The COTTAGE interior has been much damaged by fire and water damage. The interior layout of the ground floor has an entrance lobby accessible both from the road and the cemetery, formerly used by the superintendent for official business. Beyond this is a timber winder stair, a C20 replacement but apparently in the original position. The handrail is a later C20 replacement. The remainder of the ground floor of the original building is a single large room with a fireplace set flush within the wall in a segmental-arched opening; there is no grate or surround. This room also has a fitted cupboard with a plain two-panel door in the depth of the original rear wall. Adjacent to the fireplace is a door into the 1982 extension which has a kitchen, store and WC. A doorway to the rear of the main ground-floor room gives access to the 1915 extension, a single, large room with a C20 tile fireplace surround. The ground-floor rooms of the original house have moulded skirting boards and some door surrounds. The first floor of the original building has three rooms and a landing; three partitions have been partially or completely removed. One room retains a plain, late-C19/early-C20 timber fire surround, though the grate has been removed. No other features remain. The roof is largely inaccessible but the small area visible has a simple truss made from paired principal rafters, supported by an iron strut rising to the ridge from the tie beam.

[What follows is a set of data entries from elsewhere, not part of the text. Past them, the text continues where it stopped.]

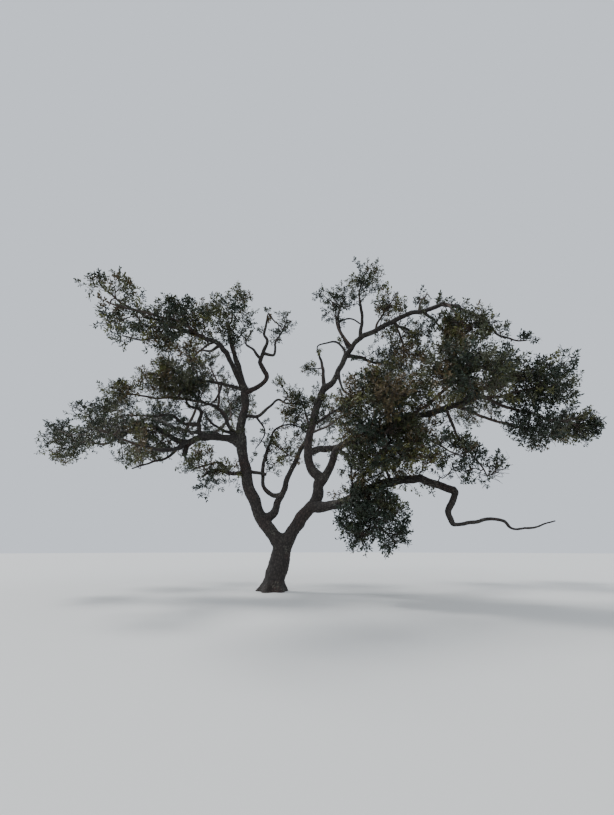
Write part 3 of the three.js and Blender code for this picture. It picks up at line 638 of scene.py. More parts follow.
def limb_course(carrier, at, girth, course):
    if carrier is None:
        return Course(runs_from(Vector((0, 0, 0)), course), crooked=0.0)
    start = carrier.smooth(at)
    if at < 1:
        return Course(runs_from(start, course))
    ahead = carrier.end_ahead()
    straight = start + ahead * girth[0] / 2
    return Course([start - ahead * girth[0] / 4, *runs_from(straight, course)])


def taper(girth, share, collar=COLLAR["swell"]):
    even = between(girth, share) / 2
    return even * (1 + collar * math.exp(-COLLAR["fade"] * share)) + BARK_SWELL * min(even / 0.06, 1)


def trunk_radius(share, angle, height):
    even = between(LIMBS["trunk"][2], share) / 2
    lobe = 0.5 + 0.5 * math.cos(TRUNK_FLARE["lobes"] * (angle - math.radians(TRUNK_FLARE["turn"])))
    fullness = TRUNK_FLARE["hollow"] + (1 - TRUNK_FLARE["hollow"]) * lobe
    flare = TRUNK_FLARE["reach"] * math.exp(-max(height, 0) / TRUNK_FLARE["height"]) * fullness
    forking = smoothstep(height, TRUNK_FORK["low"], TRUNK_FORK["high"])
    fork = forking * TRUNK_FORK["reach"] * math.cos(angle) ** 2
    return (even + fork) * (1 - TRUNK_FORK["rounding"] * forking) + flare


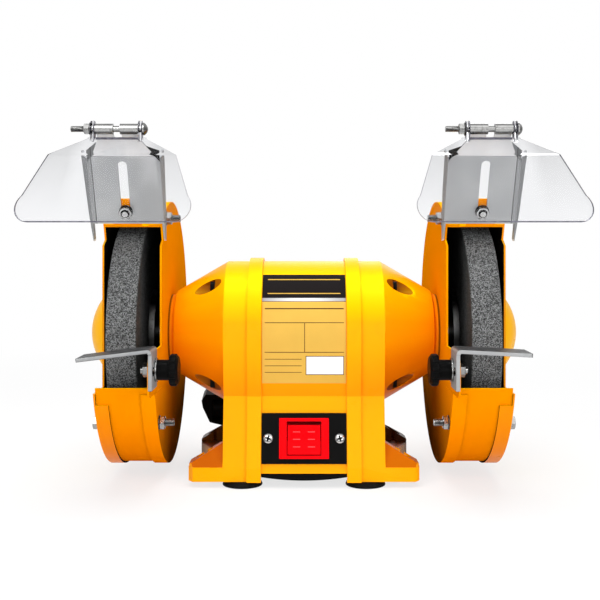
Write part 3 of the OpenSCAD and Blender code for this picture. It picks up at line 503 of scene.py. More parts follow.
@finish
def name_print(made):
    """Printed foil: a black band, a silver line with a painted sheen, and a gold field with blank panels."""
    across, up = made.along("X"), made.along("Z")

    def panel(left, right, low, high):
        wide = (across > left * MM) * (across < right * MM)
        return wide * (up > SHAFT_Z + low * MM) * (up < SHAFT_Z + high * MM)

    weave = made.noise(0.0009, 4.0, 0.6)
    cloud = made.noise(0.02, 2.0)
    gold, brown = tuple(colours().foil), (0.085, 0.035, 0.012)
    field = made.blend(cloud, shade(gold, 0.93), shade(gold, 1.07))
    for box in ((-33, 33.5, 23.6, 24.6), (-33, 33.5, 12.2, 12.8), (-33, 33.5, -12.6, -12.0),
                (0.2, 0.8, -12.0, 12.2), (-33, -2, -18.4, -17.9), (-33, -2, -24.0, -23.5),
                (-33, -2, -29.6, -29.1), (1.4, 33.6, -31.6, -15.4)):
        field = made.blend(panel(*box), field, brown)
    field = made.blend(panel(2.0, 33.0, -31.0, -16.0), field, (0.86, 0.86, 0.84))
    # Painted sheen: the silver line is painted bright in the middle and dark towards its ends.
    sheen = made.spread(abs(across), 0.0, 0.036, 0.0, 1.0)
    silver = made.blend(sheen, (0.86, 0.86, 0.86), (0.3, 0.3, 0.32))
    field = made.blend(panel(-40, 40, 30.2, 32.8), field, silver)
    field = made.blend(panel(-40, 40, 29.8, 30.2), field, brown)
    band = (0.008, 0.006, 0.006)
    for box in ((-31, 31, 36.2, 36.9), (-31, 31, 47.6, 48.3)):
        band = made.blend(panel(*box), band, gold)
    made.set(Base_Color=made.blend(panel(-40, 40, 32.8, 60.0), field, band),
             Roughness=made.spread(weave, 0.3, 0.7, 0.34, 0.46), Specular_IOR_Level=0.08)
    made.relief(weave, 0.00002, 0.3)


@finish
def clear_sheet(made, tint):
    """Clear polycarbonate with faint scratches, a little darker towards its top beside the
    bracket. It bends light less than the real sheet, so that it mirrors little of the room."""
    base = shade(tuple(colours().clear), tint)
    scratches = made.noise(0.003, 6.0, 0.7, 2.0, made.stretched((0.25, 1.0, 1.0)))
    beside = made.spread(abs(abs(made.along("X")) - UNIT_X * MM), 0.024, 0.034, 0.25, 1.0)
    darkening = made.noise(0.05, 2.0) * 0.2 + made.spread(made.along("Z"), 0.22, 0.28, 0.0, 0.8) * beside
    made.set(Base_Color=made.blend(darkening, base, shade(base, 0.72)),
             Roughness=made.spread(scratches, 0.5, 0.8, 0.0, 0.04),
             Transmission_Weight=1.0, IOR=1.1, Specular_IOR_Level=0.1)


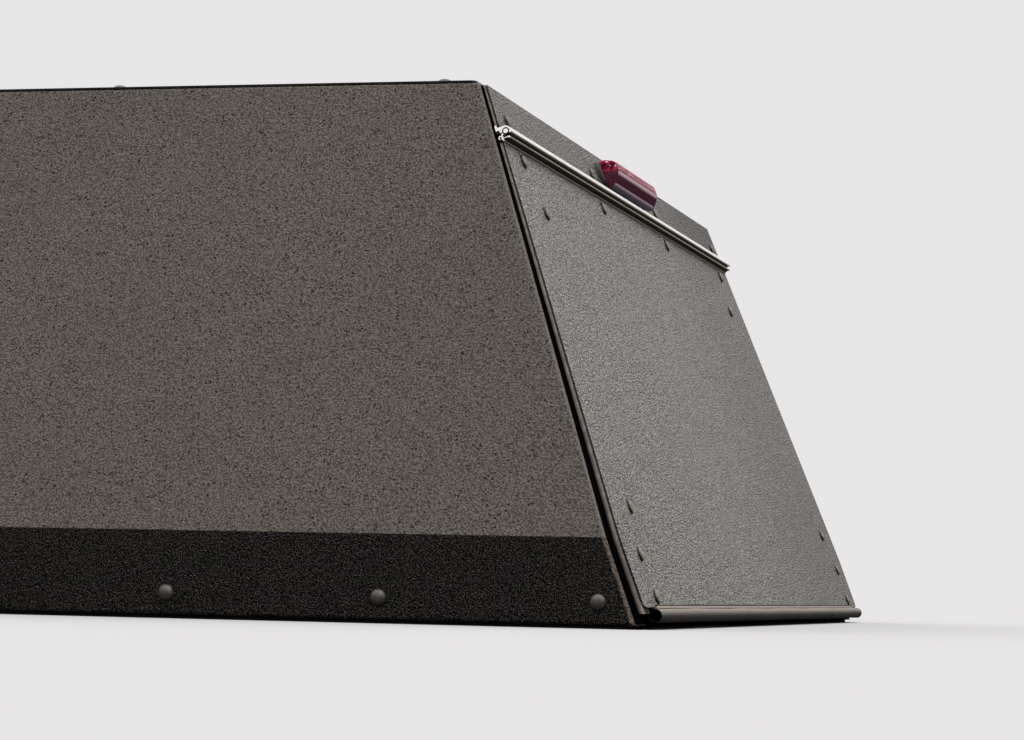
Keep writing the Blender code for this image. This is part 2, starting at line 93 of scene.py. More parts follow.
# Where the fasteners sit; a rivet's place is its distance from the middle and its height
BAND_BOLT_HEIGHT = 0.0241
BAND_BOLT_START = 0.0349
ROOF_BOLT_START = 0.0385
ROOF_BOLT_INSET = 0.018
HEADER_RIVETS = [(0.175, 0.4866), (0.555, 0.4866)]
DOOR_RIVETS = [(0.178, 0.4483), (0.543, 0.4483), (0.519, 0.4006), (0.617, 0.1131),
               (0.648, 0.0687), (0.642, 0.0298)]

# Where a frame seal is cut away below and above the hinge axis, how far inside the sides
# the hinge gets its whole section, and the slit that keeps the two sections apart
SEAL_CUT_BELOW = 0.0118
SEAL_CUT_ABOVE = 0.0058
HINGE_STEP = 0.0252
HINGE_SLIT = 0.00002

# Rings along the tube and the clip, and sides of the tube
TRIM_STEPS = 80
TUBE_SIDES = 24

# Values of the noise between which the coat's grain goes from dark to bright
GRAIN_EDGES = (0.36, 0.64)

BLACK = (0.001, 0.001, 0.001)
SHADE = (0.002, 0.002, 0.002)
# Brown painted shade on the hinge's lower parts
HINGE_UNDERSIDE_SHADE = (0.22, 0.17, 0.135)
HINGE_LIP_LIGHT = (0.50, 0.43, 0.36)
HINGE_HOLLOW_SHADE = (0.004, 0.004, 0.004)
BOLT_COAT = (0.028, 0.027, 0.025)
RIVET_COAT = (0.16, 0.130, 0.112)
LAMP_HOUSING = (0.075, 0.070, 0.066)
LENS_FOOT = (0.060, 0.052, 0.070)
FACET_DARK = (0.030, 0.004, 0.010)
FACET_DIM = (0.085, 0.018, 0.030)
FACET_GLINT = (0.46, 0.33, 0.35)
# Black strip in the hinge's channel, as painted shade
CHANNEL_SHADE = (0.003, 0.003, 0.003)

STEEL_NODES = [
    "base_rail_left", "base_rail_right", "front_base_angle", "front_roof_angle",
    "front_corner_post_left", "front_corner_post_right", "header_angle", "door_stile_left",
    "door_stile_right", "door_top_rail", "door_bottom_rail",
    *(piece + place for piece in ("roof_bow_", "left_rib_", "right_rib_")
      for place in ("rear", "middle", "front")),
]


def side_x(z, inset=0.0):
    """Half width at height z, on a face that lies inset inside the outer one."""
    knee = CREASE_HEIGHT - inset * tan(SIDE_LEAN / 2)
    return BASE_HALF - inset - max(0.0, z - knee) * tan(SIDE_LEAN)


def side_rear_y(z):
    return REAR_Y + (z - DECK) * tan(REAR_LEAN)


def door_y(z, stand=0.0):
    """The door's outer plane, or one that stands out from it by stand."""
    return REAR_Y - STAND_BASE + (z - DECK) * tan(DOOR_LEAN) - stand / cos(DOOR_LEAN)


def from_hinge(x, out, up):
    """A point given from the hinge axis, out of the door and up its slope."""
    return (x, HINGE.y + up * sin(DOOR_LEAN) - out * cos(DOOR_LEAN),
            HINGE.z + up * cos(DOOR_LEAN) + out * sin(DOOR_LEAN))


# Settings that a user would change

def colour(name, description, value):
    return FloatVectorProperty(name=name, description=description, subtype="COLOR",
                               size=3, min=0.0, max=1.0, default=value)


def length(name, description, value):
    return FloatProperty(name=name, description=description, subtype="DISTANCE",
                         unit="LENGTH", precision=4, min=0.0, default=value)


class CanopyCoat(PropertyGroup):
    panel_colour: colour("Panel colour", "Coat of the leaning sides, roof and front",
                         (0.103, 0.091, 0.083))
    # The band is painted darker than the panels, as painted shade on the upright band
    band_shade_colour: colour("Band colour", "Darker coat below the crease",
                        (0.0035, 0.0032, 0.0030))
    # The door and header are painted lighter than the panels, as painted light for the sheen
    # they catch
    door_lit_colour: colour("Door colour", "Coat of the rear door and header",
                        (0.148, 0.142, 0.130))
    # The band's rear edge is brown with wear, and is also a painted highlight of its bend
    wear_and_highlight_colour: colour("Worn colour", "Rubbed edge of the lower band", (0.20, 0.16, 0.135))
    grain: length("Grain", "Distance between the coat's pebbles", 0.0018)
    grain_depth: length("Grain depth", "Height of the coat's pebbles", 0.0014)
    pit_spacing: length("Pit spacing", "Distance between the deeper pits", 0.0050)


class CanopyFasteners(PropertyGroup):
    bolt_diameter: length("Bolt head diameter", "Dome bolts of the band and roof", 0.015)
    bolt_height: length("Bolt head height", "How far a dome bolt stands out", 0.0048)
    bolt_pitch: length("Band bolt pitch", "Distance between the band's bolts", 0.2064)
    bolt_count: IntProperty(name="Band bolts", description="Bolts along each band",
                            min=1, default=8)
    roof_pitch: length("Roof bolt pitch", "Distance between the roof's bolts", 0.336)
    roof_count: IntProperty(name="Roof bolts", description="Bolts along each roof edge",
                            min=1, default=5)
    rivet_diameter: length("Rivet head diameter", "Rivets of the door and header", 0.0148)
    rivet_height: length("Rivet head height", "How far a rivet stands out", 0.0034)


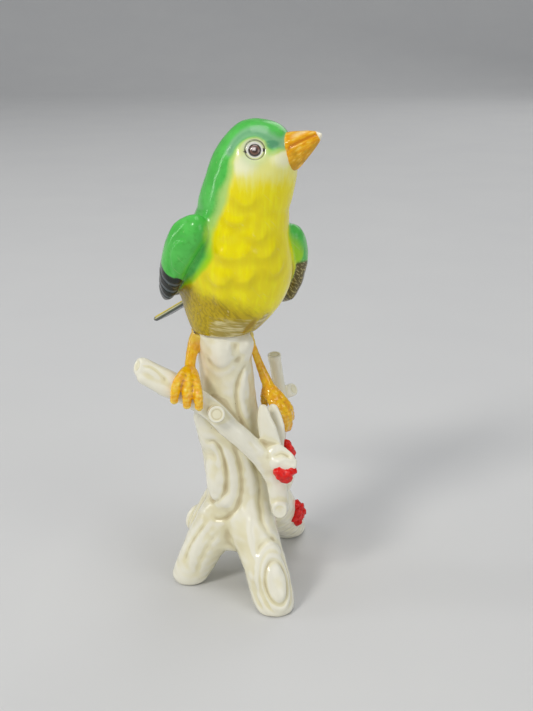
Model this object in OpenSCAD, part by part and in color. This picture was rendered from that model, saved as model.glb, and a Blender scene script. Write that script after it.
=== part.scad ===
// Porcelain figurine: a small finch perched on a tree stump, with branches, leaves and berries.
// Millimetres. The origin is the middle of the figure's box, on the surface that it stands on.
// +Z is up and the stump's front faces -Y. The bird's left is towards +X.
// The figure is built from moulded pieces luted together, so each piece is cut to its host's skin.

/* [Stump] */
// Radius of the trunk at its waist
trunk_r = 9.6; // [9:0.1:10.5]
// Radius of the standing roots at their feet
root_r = 6.8; // [6:0.1:7.5]
// Thickness of the slip-cast wall
wall = 3; // [2:0.25:3.5]
// Diameter of the vent between the stump and the bird
vent_d = 6; // [4:0.5:7]

/* [Branches] */
// Radius of the long branch across the front
branch_r = 3.9; // [3.4:0.1:4.3]
// Radius of the perch branch below the left foot
perch_r = 3.1; // [2.7:0.1:3.5]
// Radius of the short sawn twigs
twig_r = 2.5; // [2:0.1:2.8]

/* [Leaves and berries] */
// Thickness of a pressed leaf
leaf_t = 2.2; // [1.6:0.1:2.8]
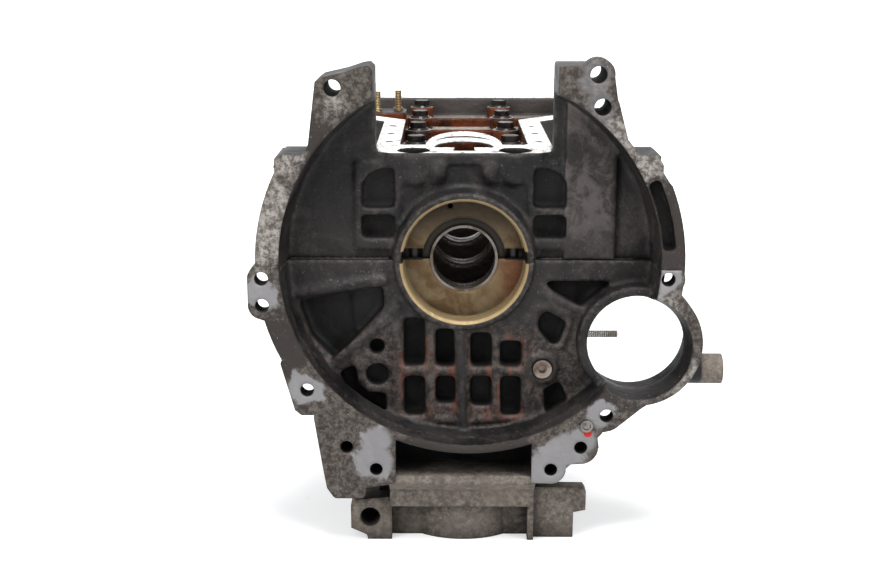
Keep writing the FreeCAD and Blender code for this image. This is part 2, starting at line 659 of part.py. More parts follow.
def split_holes(word, radius, low, high):
    """Holes for the bolts and dowels along the split."""
    holes = []
    for side, name in zip(SIDES, ("left", "right")):
        for index in range(CYLINDERS):
            holes.append(rod(
                f"{word}_{name}_rail_hole_{index}", "Z", radius, f"({high}) - ({low})",
                f"{side} * rail_bolt_x", f"rail_bolt_y + {index} * bore_pitch", low))
        holes.append(rod(
            f"{word}_{name}_dowel_seat", "Z", "dowel_r", "dowel_length",
            f"{side} * (skirt_half_width - 5.5)", web_y(2), "-dowel_length / 2"))
    return holes


# Lower crankcase, above the split

def crankcase_outside():
    neck = mirrored([("neck_half_width", "sump_height"), ("neck_half_width", "sump_height - 12"),
                     ("skirt_half_width - 2", 34), ("skirt_half_width", -20)])
    wide = mirrored([("wide_half_width", "sump_height"), ("wide_half_width", "sump_height - 14"),
                     ("skirt_half_width", 16), ("skirt_half_width", -20)])
    narrow_part = prism("neck", "Y", neck, "upper_floor_y", "neck_end_y")
    wide_part = prism("wide_end", "Y", wide, flare_end_y, front_y)
    flare = doc.addObject("Part::Loft", "flare")
    flare.Sections = [
        outline("flare_start", "Y", neck, "neck_end_y"),
        outline("flare_finish", "Y", wide, flare_end_y),
    ]
    flare.Solid = True
    flare.Ruled = True
    return [narrow_part, flare, wide_part]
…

SUBSIDIARY FEATURES: the front of the plot is bounded by RAILINGS, set on an arc on a dressed stone plinth, with a central gateway. The GATEPIERS are constructed from dressed stone, and have moulded pyramidal caps, and raised fields to front and back, with moulded corners, and projecting shoulders to left and right, to which are affixed iron railings with gadrooned heads, and iron gates formed from similar uprights. The railings terminate in piers which are slightly smaller versions of the central gatepiers.